Justin does Moon

“I’m here to keep you safe, Sam. I want to help you.”

The Scoop: 2009 R, directed by Duncan Jones and starring Sam Rockwell and Kevin Spacey

Tagline: The last place you’d ever expect to find yourself

Summary Capsule: Lonely lunar lunatic finds out that hardcore isolation isn’t all that it’s cracked up to be

Justin’s Rating: The beagle has landed

Justin’s Review: I was watching a documentary on the early moon landings a little while back, noting the footage shot on the surface, and it really hit me then just how foreign this place was, how there really wasn’t an atmosphere or any colors, and how lonely the astronauts might’ve felt, being that far away from everything else that was human.  I guess that was the point in my life that I stopped romanticizing space travel and got the genuine willies at the thought of going some place so incredibly far away.

Moon, a quiet little scifi drama that landed in the middle of a year dominated by big loud stupid scifi setups, is all about severed humanity cast adrift in the loneliest place in the galaxy.  It’s more or less a one-man play, with Sam Rockwell (Galaxy Quest) as Sam Bell, an employee of a helium mining company who’s wrapping up his three-year contract on the dark side of the moon (cue Pink Floyd).  In charge of the base and its four harvesters all by himself – with the assistance of a HAL-like robot named Gerty (Kevin Spacey) – Sam whittles a little town out of wood, grows plants, runs on a treadmill and composes letters to his wife on Earth to keep sane.

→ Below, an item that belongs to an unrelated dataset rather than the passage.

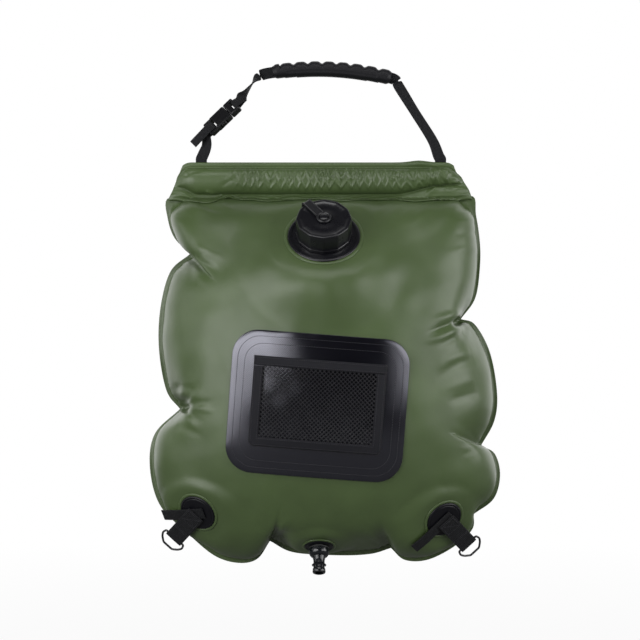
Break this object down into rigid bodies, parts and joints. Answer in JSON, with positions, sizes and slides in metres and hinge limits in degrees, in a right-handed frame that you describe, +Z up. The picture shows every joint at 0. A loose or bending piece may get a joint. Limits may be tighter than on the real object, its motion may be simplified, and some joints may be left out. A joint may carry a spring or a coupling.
{
  "type": "camp shower bag",
  "caption": "Hanging film water bag with a screw filler, hose outlet, net pocket, corner rings and a carry handle with a side-release buckle.",
  "frame": {"origin": "the point on the underside of the grip where the handle hangs on a hook, branch or hand", "axes": "+Z up; the front of the bag, with its filler and pocket, faces -Y; +X to the right as seen from the front"},
  "size_m": [0.3748, 0.2246, 0.543],
  "materials": {
    "film": "satin coated film, olive green",
    "rod": "matt",
    "webbing": "ribbed woven webbing, black",
    "grip_rubber": "moulded, matt",
    "buckle_plastic": "moulded acetal, semi-gloss black",
    "filler_plastic": "moulded, semi-gloss black",
    "seal_rubber": "matt",
    "tether_rubber": "moulded, satin",
    "patch_film": "glossy embossed black coated film",
    "net": "knitted net, black",
    "tape": "woven binding tape, black",
    "disc_plastic": "satin black",
    "ring_metal": "blackened wire",
    "outlet_plastic": "moulded, glossy black"
  },
  "bodies": {
    "handle": {"handle_grip": "grip_rubber", "handle_strap": "webbing", "buckle_plug": "buckle_plastic", "buckle_socket": "buckle_plastic", "lower_strap": "webbing"},
    "prong_left": {"buckle_prong_left": "buckle_plastic"},
    "prong_right": {"buckle_prong_right": "buckle_plastic"},
    "bag": {"front_panel": "film", "back_panel": "film", "top_sleeve": "film", "hanger_rod": "rod", "strap_end_left": "webbing", "strap_end_right": "webbing", "filler_neck": "filler_plastic", "pocket_patch": "patch_film", "pocket_net": "net", "pocket_binding": "tape", "pocket_hem": "tape", "anchor_disc_left": "disc_plastic", "anchor_disc_right": "disc_plastic", "tail_strap_left": "webbing", "tail_strap_right": "webbing", "outlet_flange": "disc_plastic", "outlet_seal": "seal_rubber", "outlet_body": "outlet_plastic", "outlet_nut": "outlet_plastic"},
    "cap_tether": {"tether_rivet": "filler_plastic", "cap_tether": "tether_rubber"},
    "cap": {"filler_cap": "filler_plastic", "cap_seal": "seal_rubber"},
    "ring_strap_left": {"ring_strap_left": "webbing"},
    "ring_strap_right": {"ring_strap_right": "webbing"},
    "d_ring_left": {"d_ring_left": "ring_metal"},
    "d_ring_right": {"d_ring_right": "ring_metal"}
  },
  "joints": [
    {"name": "bag_swing", "type": "hinge", "parent": "handle", "child": "bag", "pos_m": [0, 0, -0.09], "axis": [1, 0, 0], "range_deg": [-90, 90]},
    {"name": "prong_squeeze_left", "type": "hinge", "parent": "handle", "child": "prong_left", "pos_m": [-0.10339, 0.00443, -0.03391], "axis": [-0.4465, -0.766, 0.4624], "range_deg": [0, 12], "stiffness_Nm_per_rad": 0.05},
    {"name": "prong_squeeze_right", "type": "hinge", "parent": "handle", "child": "prong_right", "pos_m": [-0.09604, -0.00443, -0.04151], "axis": [-0.4465, -0.766, 0.4624], "range_deg": [-12, 0], "stiffness_Nm_per_rad": 0.05},
    {"name": "cap_rise", "type": "slide", "parent": "bag", "child": "cap_tether", "axis": [0, -0.7314, 0.682], "range_m": [0, 0.008], "deforming": ["cap_tether"]},
    {"name": "cap_turn", "type": "hinge", "parent": "cap_tether", "child": "cap", "pos_m": [0.003, -0.0735, -0.1735], "axis": [0, -0.7314, 0.682], "range_deg": [0, 720]},
    {"name": "ring_strap_lift_left", "type": "hinge", "parent": "bag", "child": "ring_strap_left", "pos_m": [-0.13052, -0.05575, -0.46321], "axis": [-0.7434, 0.0058, 0.6689], "range_deg": [0, 80]},
    {"name": "ring_strap_lift_right", "type": "hinge", "parent": "bag", "child": "ring_strap_right", "pos_m": [0.13052, -0.05575, -0.47021], "axis": [-0.7361, 0.0028, -0.6768], "range_deg": [0, 80]},
    {"name": "d_ring_swing_left", "type": "hinge", "parent": "ring_strap_left", "child": "d_ring_left", "pos_m": [-0.15456, -0.02568, -0.49019], "axis": [-0.7434, 0.0058, 0.6689], "range_deg": [-70, 110]},
    {"name": "d_ring_swing_right", "type": "hinge", "parent": "ring_strap_right", "child": "d_ring_right", "pos_m": [0.15504, -0.02568, -0.49675], "axis": [-0.7361, 0.0028, -0.6768], "range_deg": [-70, 110]}
  ],
  "couplings": [
    {"joint": "cap_rise", "follows": "cap_turn", "m_per_rad": 0.00063662},
    {"joint": "prong_squeeze_right", "follows": "prong_squeeze_left", "ratio": -1}
  ]
}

The problem is, from the very first scene, that Sam is unraveling in some small but critical way.  He’s seeing things, off-kilter from talking to himself, and desperate for human contact.  This is all reflected in the worn-down base itself, which is far from the pristine corridors of the Enterprise – in fact, it’s more like the gritty mining vessel Nostromo from Alien than anything else.

Something is going on, and there is a mystery to be solved indeed.  I’d be a foul Scrooge to ruin or even hint toward it, so I’ll just skirt around the meat of the plot to touch on the peripherals instead.  As Sam discovers that everything isn’t quite right, the creeping claustrophobia and isolation closes in.  The score is ominous, the clues unsettling, and the revelation absolutely thought-provoking.  This isn’t a movie where a lot happens, or happens fast, but when it does it sticks with you like a thick dab of peanut butter on the brain.

I deeply appreciated that the science fiction elements weren’t there as the highlight of the story, but just part of the matter-of-fact background.  With another $40 million, this script would’ve been blown up into a crowd-pleasing pile of explosions and snappy lines, but would’ve lost its soul in the process.  Instead, Moon reminds us that one of the things scifi does best is to raise captivating questions about our here and now, but explore them in alien settings to gain a new perspective.

I will say this in conclusion: I’ve never seen a movie where smiley face emotes could have such power to disturb – and move – me.  For that alone, Moon is worthy of your time.

"Well, that's it. I'm going nudist for the rest of my stay."


  • Shot in 33 days.  Outdoor moon scenes were shot using practical effects.
  • Many of the “girlie” pictures taped next to Sam Bell’s bathroom mirror are by the classic American pinup artist Gil Elvgren (1914-1980).
  • Before making Moon, Duncan Jones was more famous for being the son of David Bowie.

Groovy  Quotes

Sam Bell: You look like a radioactive tampon.

GERTY: I’m here to keep you safe, Sam. I want to help you.